The technical panels will address everything from new mechanized pruning and training systems to the use of plastic covers, irrigation sensors, drones for health monitoring, and post-harvest improvements. These tools not only increase productivity and quality, but also allow for medium-term cost optimization.

In a context of tight margins, technology appears to be the only factor under producers’ direct control to improve their competitiveness. It does not solve macroeconomic problems, but it can make a difference in yield, efficiency, and quality.

Financial Outlook: Risks and Opportunities
Looking ahead to the 2025-26 season, the Southern Hemisphere cherry sector faces a highly volatile scenario.

Supply: Record high, with risk of global oversupply.

Demand: Concentrated in China, with probable saturation and limited absorption capacity in other markets.

Geopolitics: US-China trade war threatens to distort prices and flows.

Argentine competitiveness: Affected by rising domestic costs and exchange rate lag.
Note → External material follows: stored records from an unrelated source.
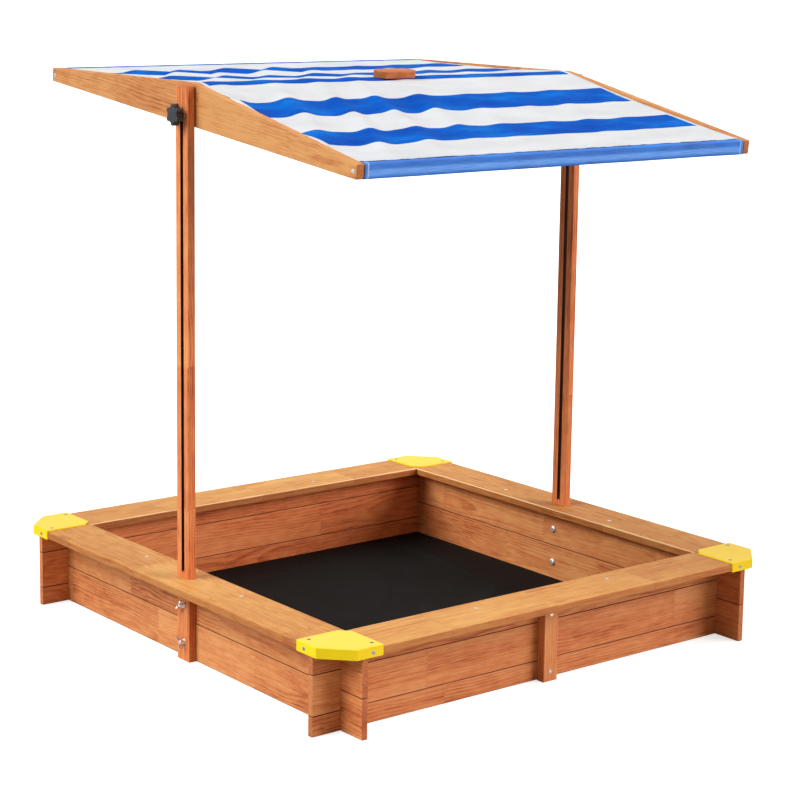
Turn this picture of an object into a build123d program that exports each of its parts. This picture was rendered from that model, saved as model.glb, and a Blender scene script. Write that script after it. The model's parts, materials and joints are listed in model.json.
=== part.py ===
from build123d import *
import os

# Sandpit with a roof that slides down two slotted posts, tilts, and closes the pit as its cover.
# Millimetres. X runs along the front, Y to the back, Z up; the origin is under the middle of the pit.

# Walls: log-cabin corners, two full boards at the sides, half + full + half at the front and back.
WALL_OUT = 518.0            # middle of the pit to the outer face of each wall
WALL_T = 13.0
BOARD_H = 81.0
WALL_H = 2 * BOARD_H
QUARTER = BOARD_H / 4       # depth of each corner notch
WING = 66.0                 # how far a board runs past the crossing wall
WALL_MID = WALL_OUT - WALL_T / 2
BOARD_HALF = WALL_OUT + WING
NOTCH_W = WALL_T + 0.4
BOARD_EASE = 1.6            # rounded long edges, which leave the groove at each seam

# Bench boards on top of the walls, mitred at the corners.
BENCH_OUT = 587.0
BENCH_IN = 474.0
BENCH_T = 16.0
BENCH_TOP = WALL_H + BENCH_T
BENCH_EASE = 3.5
MITRE_GAP = 0.3

# Moulded corner caps over the bench corners.
CAP_OUT = 589.6
CAP_IN = 472.0
CAP_CHAMFER = 55.0          # outer corner, along each side
CAP_INNER_CHAMFER = 20.0
CAP_T = 3.0
CAP_LIP = 18.0              # below the bench top
CAP_CORNER_R = 2.5
CAP_EDGE_R = 1.2
CAP_INNER_LAP = 5.0         # how far the cap lies on the bench inside its lip's hollow
CAP_TOP = BENCH_TOP + CAP_T

# Posts outside the side walls, with a slot for the roof bolts.
POST_T = 17.0
POST_W = 45.0
POST_TOP = 1188.0
POST_FIT = 0.3
SLOT_W = 9.0
SLOT_LOW = 190.0
SLOT_HIGH = 1140.0
POST_OUT = WALL_OUT + POST_T

# Cleats that hold the front and back boards together.
CLEAT_W = 37.0
CLEAT_T = 21.0
CLEAT_SCREW_Z = (20.0, 140.0)

# Fasteners.
POST_BOLT_R = 3.0
POST_BOLT_Z = (40.0, 120.0)
BENCH_SCREW_AT = 178.0
SCREW_R = 2.0
SCREW_HEAD_R = 4.2
SCREW_SUNK = 1.6
SCREW_PROUD = 0.4
HOLE_EASE = 0.1             # how much wider a screw's hole is than the screw
SCREW_CROSS = (5.0, 1.0, 2.2)           # each bar of the cross recess
NUT_TURN = {40.0: 25.0, 120.0: -40.0}   # how each wing nut came to rest
NUT_HUB_LOW_R = 6.0
NUT_HUB_HIGH_R = 4.6
NUT_HUB_H = 6.5
NUT_WING_R = 5.5
NUT_WING_T = 2.2
NUT_WING_X = 9.5
NUT_WING_Z = 8.0
NUT_WEB_X = 6.0
NUT_WEB_Z = 4.0
NUT_WEB_H = 7.0
POST_WASHER_R = 8.0
POST_BOLT_HEAD_R = 8.5
POST_BOLT_HEAD_H = 4.5
POST_BOLT_PROUD = 9.0       # past the washer
BENCH_SCREW_LEN = 45.0
CLEAT_SCREW_LEN = 31.0
CAP_SCREW_LEN = 14.0
LIP_SCREW_AT = 497.0
CAP_SCREW_NEAR = 486.0
CAP_SCREW_FAR = 570.0
ROOF_SCREW_LEN = 45.0
BLOCK_SCREW_LEN = 40.0

# Ground sheet inside the walls.
SHEET_T = 1.2
SHEET_HALF = WALL_OUT - WALL_T - 1.0

# Roof, drawn level and then tilted front-down about the bolts.
TILT = 6.6
PIVOT_Z = 1132.0
ROOF_OUT = 516.0            # outer face of each side board
ROOF_BOARD_T = 16.0
ROOF_IN = ROOF_OUT - ROOF_BOARD_T
ROOF_HALF = 552.0
ROOF_LOW = 1109.0
ROOF_END = 1138.0
ROOF_APEX = 1195.0
BAR_T = 18.0
BAR_H = 26.0
SLEEVE_T = 1.2              # fabric round a bar
SLEEVE_GAP = 0.1
BAR_Y = ROOF_HALF - 0.5 - SLEEVE_T - SLEEVE_GAP - BAR_T / 2
BAR_Z = ROOF_LOW + 0.3 + SLEEVE_T + SLEEVE_GAP + BAR_H / 2
RIDGE_W = 22.0
RIDGE_H = 30.0
RIDGE_TOP = 1192.4
CLOTH_T = 1.5
CLOTH_HALF = 497.0
BLOCK = (100.0, 42.0, 15.0)
BLOCK_CHAMFER = 12.0
BLOCK_SCREW_X = 30.0

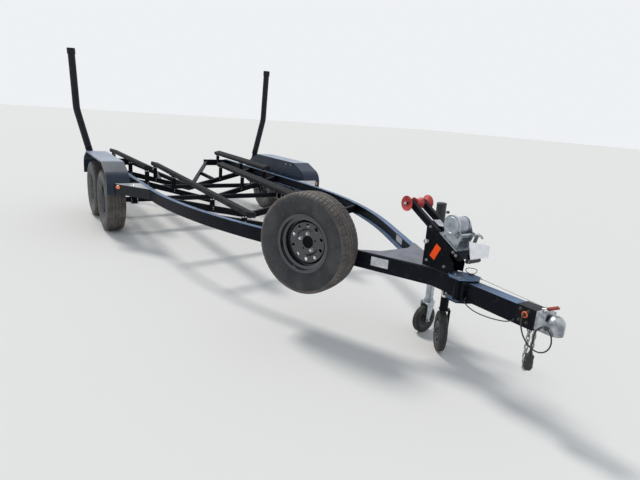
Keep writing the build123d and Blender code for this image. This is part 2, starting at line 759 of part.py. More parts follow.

Analysts agree that profitability will depend less on export volume and more on commercial management, logistics, and destination diversification. For Argentina, the key will be capturing high-value niches, maintaining premium quality, and securing logistics agreements that minimize costs.

Ultimately, Cherry Day Argentina 2025 is taking place in a context that combines technical innovation in the agricultural sector and financial tensions in the markets.

The southern hemisphere is facing a campaign that could be historic in terms of volume, but also risky in terms of profitability. For Argentina, the challenge is twofold: resisting the pressure of an increasingly dominant Chile and dealing with a local macroeconomy that increases the price of each kilo exported.

The cherry is, ultimately, a thermometer of the global economy: a delicate product, highly in demand, and extremely sensitive to politics, logistics, and macroeconomics. The upcoming harvest will determine whether the Southern Hemisphere manages to transform this record production into profitability or whether, on the contrary, the red ink will once again cause concern for the industry.